Can all of these lines be returned exactly?

**Supplied information:**
....................

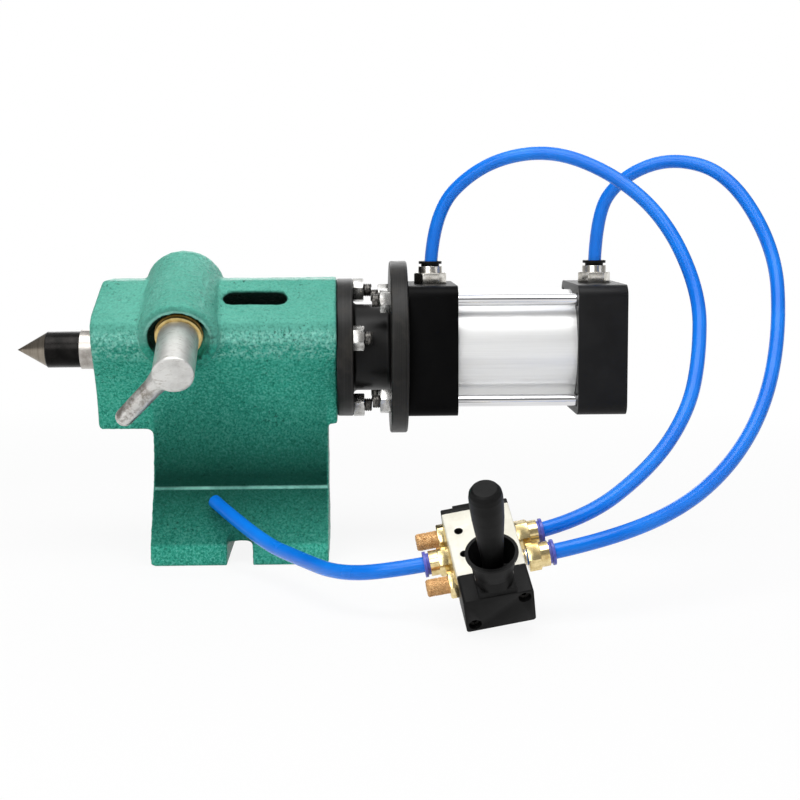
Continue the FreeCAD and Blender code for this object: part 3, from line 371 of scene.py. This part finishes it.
def clamp_shade_and_dirt(f):
    """Painted shade on the upper wall of the clamp's counterbore, and specks of dark dirt on the
    boss round it.
    """
    wall, mouth, floor = (0.0186, 0.0178), (0.0002, 0.0012), (0.012, 0.011)
    round_mouth, on_face = (0.0236, 0.019), (0.004, 0.0)
    reach = f.off_axis(clamp_start, clamp_inward)
    deep = f.depth(clamp_start, clamp_inward)
    upper_left = f.span(f.depth(clamp_start, (-0.4, 0.0, 0.92)), -0.007, 0.002)
    # Painted shade on the counterbore's upper wall.
    inside = f.both(f.span(reach, *wall), f.span(deep, *mouth), f.span(deep, *floor), upper_left)
    near = f.both(f.span(reach, *round_mouth), f.span(deep, *on_face),
                  f.span(f.noise(330, 4, 0.7), 0.44, 0.62),
                  f.span(upper_left, 1.0, 0.0, 0.35, 1.0), 0.85)
    return f.math("MAXIMUM", inside, near)


def clamp_lip_highlight(f):
    """A painted highlight on the edge of the clamp's counterbore, on its upper side."""
    lip_inside, lip_outside = (0.0180, 0.0186), (0.0203, 0.0194)
    lip_depth, lip_upper = (0.0022, 0.0008), (0.134, 0.142)
    reach = f.off_axis(clamp_start, clamp_inward)
    return f.both(f.span(reach, *lip_inside), f.span(reach, *lip_outside),
                  f.span(f.depth(clamp_start, clamp_inward), *lip_depth),
                  f.span(f.axis("Z"), *lip_upper, 0.0, 0.6))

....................

**Result of this task:**
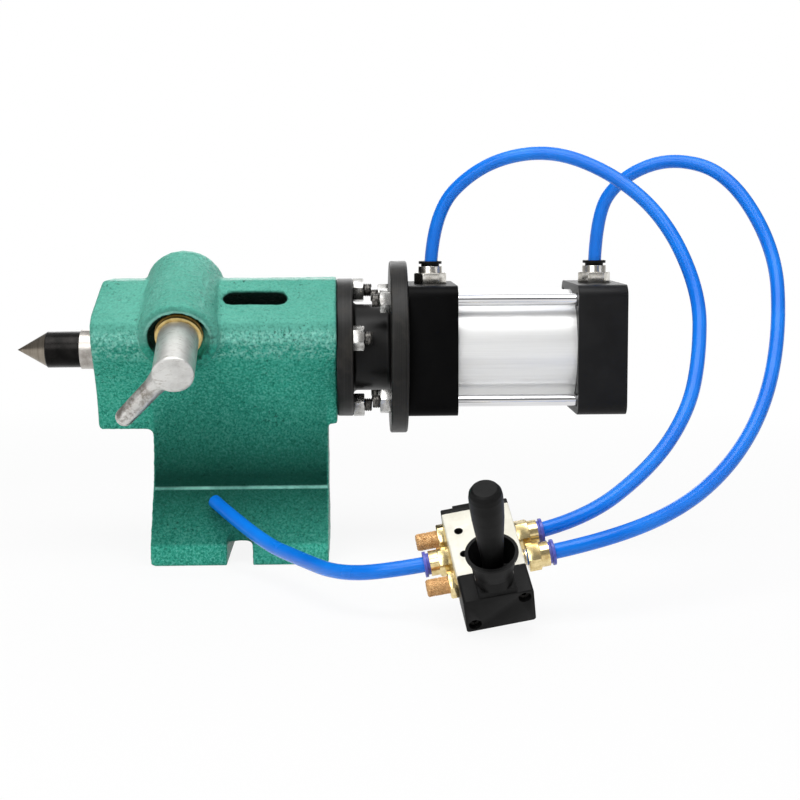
Continue the FreeCAD and Blender code for this object: part 3, from line 371 of scene.py. This part finishes it.
def clamp_shade_and_dirt(f):
    """Painted shade on the upper wall of the clamp's counterbore, and specks of dark dirt on the
    boss round it.
    """
    wall, mouth, floor = (0.0186, 0.0178), (0.0002, 0.0012), (0.012, 0.011)
    round_mouth, on_face = (0.0236, 0.019), (0.004, 0.0)
    reach = f.off_axis(clamp_start, clamp_inward)
    deep = f.depth(clamp_start, clamp_inward)
    upper_left = f.span(f.depth(clamp_start, (-0.4, 0.0, 0.92)), -0.007, 0.002)
    # Painted shade on the counterbore's upper wall.
    inside = f.both(f.span(reach, *wall), f.span(deep, *mouth), f.span(deep, *floor), upper_left)
    near = f.both(f.span(reach, *round_mouth), f.span(deep, *on_face),
                  f.span(f.noise(330, 4, 0.7), 0.44, 0.62),
                  f.span(upper_left, 1.0, 0.0, 0.35, 1.0), 0.85)
    return f.math("MAXIMUM", inside, near)


def clamp_lip_highlight(f):
    """A painted highlight on the edge of the clamp's counterbore, on its upper side."""
    lip_inside, lip_outside = (0.0180, 0.0186), (0.0203, 0.0194)
    lip_depth, lip_upper = (0.0022, 0.0008), (0.134, 0.142)
    reach = f.off_axis(clamp_start, clamp_inward)
    return f.both(f.span(reach, *lip_inside), f.span(reach, *lip_outside),
                  f.span(f.depth(clamp_start, clamp_inward), *lip_depth),
                  f.span(f.axis("Z"), *lip_upper, 0.0, 0.6))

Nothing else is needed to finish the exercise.